* _GIVEN TASK_: Write down each entry again, exactly as it reads.
■ ■ ■ ■ ■
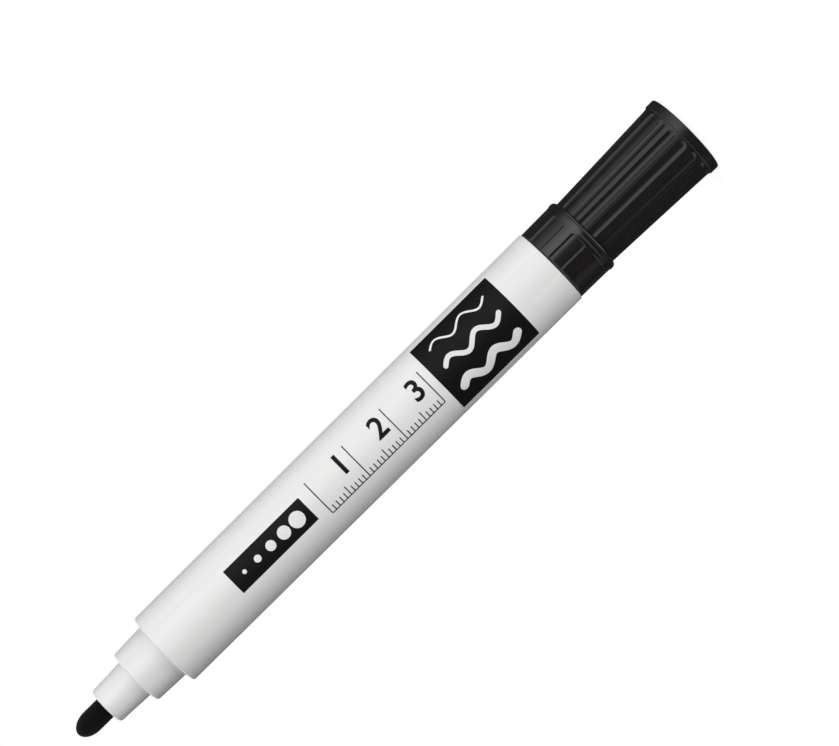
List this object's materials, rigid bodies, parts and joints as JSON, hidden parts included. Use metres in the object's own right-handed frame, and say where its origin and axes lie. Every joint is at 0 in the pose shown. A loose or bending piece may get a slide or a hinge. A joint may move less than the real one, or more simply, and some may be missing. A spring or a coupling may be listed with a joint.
{
  "type": "whiteboard marker",
  "caption": "Whiteboard marker with a bullet nib on a stepped nose, a slim tapered barrel, a grip-panelled tail plug and a fluted cap posted on the tail.",
  "frame": {"origin": "centre of the cap's flat end, which the marker stands on", "axes": "+Z along the marker's axis towards the nib; -Y is the side that carries the print, and the print reads upright with +X up"},
  "size_m": [0.0178, 0.0178, 0.164],
  "materials": {
    "barrel": "white polypropylene, satin gloss",
    "plug": "black polypropylene, satin gloss",
    "cap": "black polypropylene, satin gloss",
    "inner_cap": "natural polyethylene, soft sheen",
    "nib": "ink-soaked acrylic fibre, matte",
    "fibre": "ink-soaked polyester fibre",
    "film": "thin clear film"
  },
  "bodies": {
    "cap": {"cap_shell": "cap", "inner_cap": "inner_cap"},
    "marker": {"barrel": "barrel", "nib": "nib", "reservoir_core": "fibre", "reservoir_wrap": "film", "tail_plug": "plug"}
  },
  "joints": [
    {"name": "cap_pull", "type": "slide", "parent": "cap", "child": "marker", "axis": [0, 0, 1], "range_m": [0, 0.02]}
  ]
}
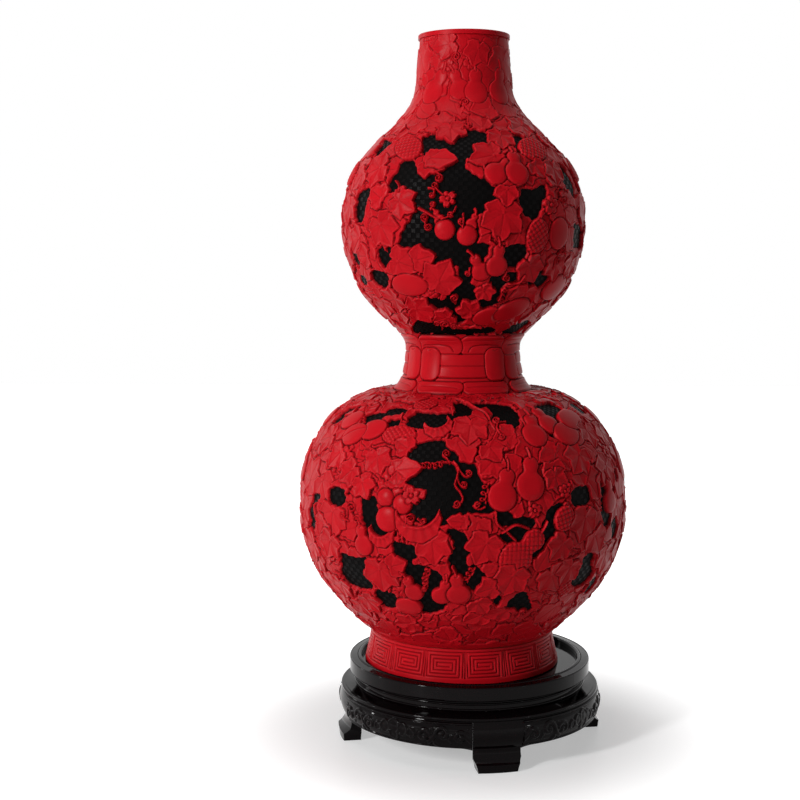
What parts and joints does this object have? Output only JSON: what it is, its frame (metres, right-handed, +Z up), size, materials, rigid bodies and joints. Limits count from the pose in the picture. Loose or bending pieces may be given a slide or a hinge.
■ ■ ■ ■ ■
* _WRITTEN SOLUTION_:
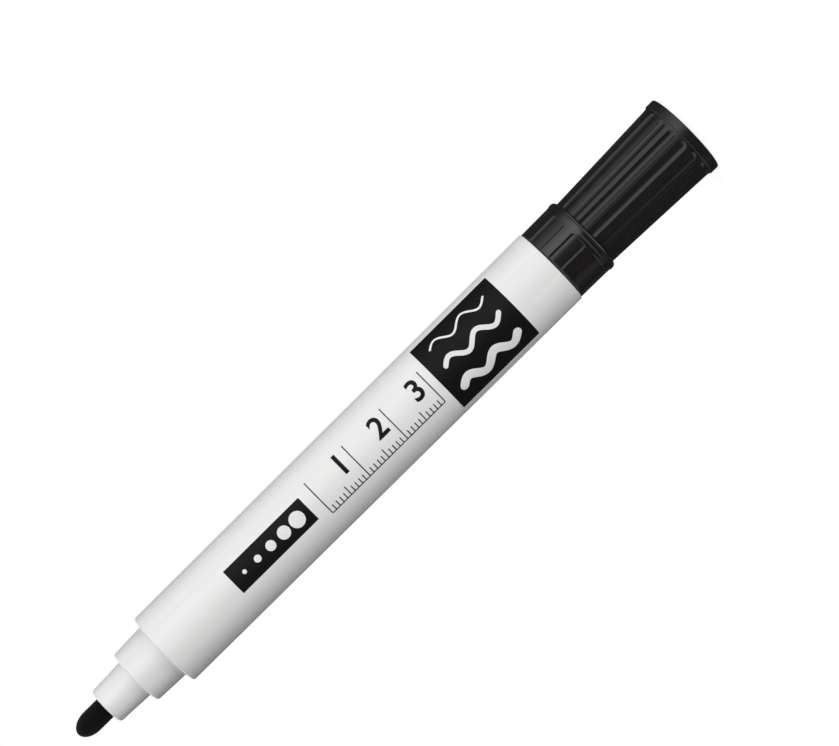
List this object's materials, rigid bodies, parts and joints as JSON, hidden parts included. Use metres in the object's own right-handed frame, and say where its origin and axes lie. Every joint is at 0 in the pose shown. A loose or bending piece may get a slide or a hinge. A joint may move less than the real one, or more simply, and some may be missing. A spring or a coupling may be listed with a joint.
{
  "type": "whiteboard marker",
  "caption": "Whiteboard marker with a bullet nib on a stepped nose, a slim tapered barrel, a grip-panelled tail plug and a fluted cap posted on the tail.",
  "frame": {"origin": "centre of the cap's flat end, which the marker stands on", "axes": "+Z along the marker's axis towards the nib; -Y is the side that carries the print, and the print reads upright with +X up"},
  "size_m": [0.0178, 0.0178, 0.164],
  "materials": {
    "barrel": "white polypropylene, satin gloss",
    "plug": "black polypropylene, satin gloss",
    "cap": "black polypropylene, satin gloss",
    "inner_cap": "natural polyethylene, soft sheen",
    "nib": "ink-soaked acrylic fibre, matte",
    "fibre": "ink-soaked polyester fibre",
    "film": "thin clear film"
  },
  "bodies": {
    "cap": {"cap_shell": "cap", "inner_cap": "inner_cap"},
    "marker": {"barrel": "barrel", "nib": "nib", "reservoir_core": "fibre", "reservoir_wrap": "film", "tail_plug": "plug"}
  },
  "joints": [
    {"name": "cap_pull", "type": "slide", "parent": "cap", "child": "marker", "axis": [0, 0, 1], "range_m": [0, 0.02]}
  ]
}
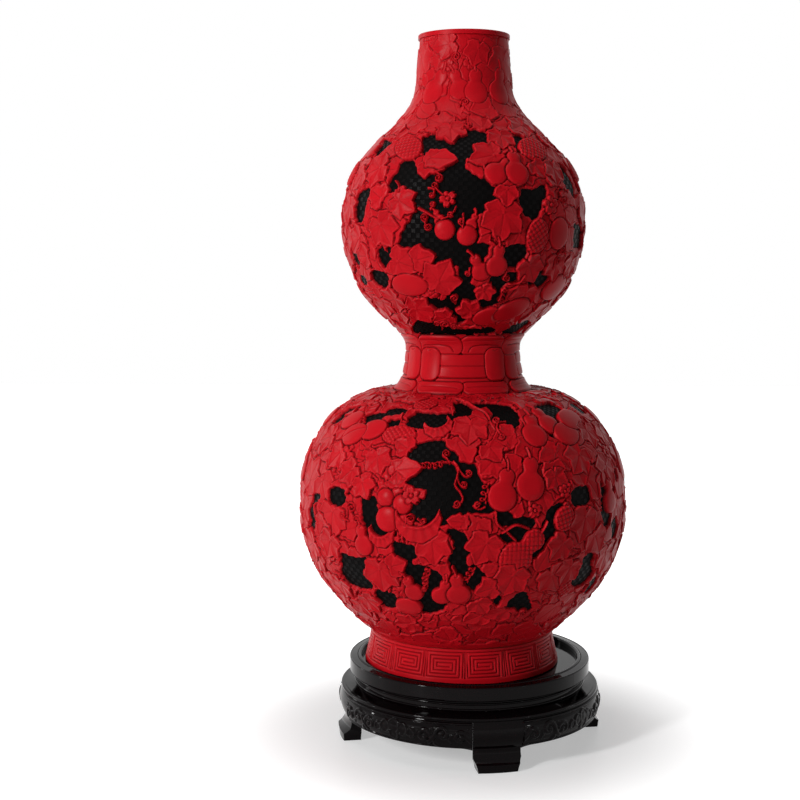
What parts and joints does this object have? Output only JSON: what it is, its frame (metres, right-handed, +Z up), size, materials, rigid bodies and joints. Limits count from the pose in the picture. Loose or bending pieces may be given a slide or a hinge.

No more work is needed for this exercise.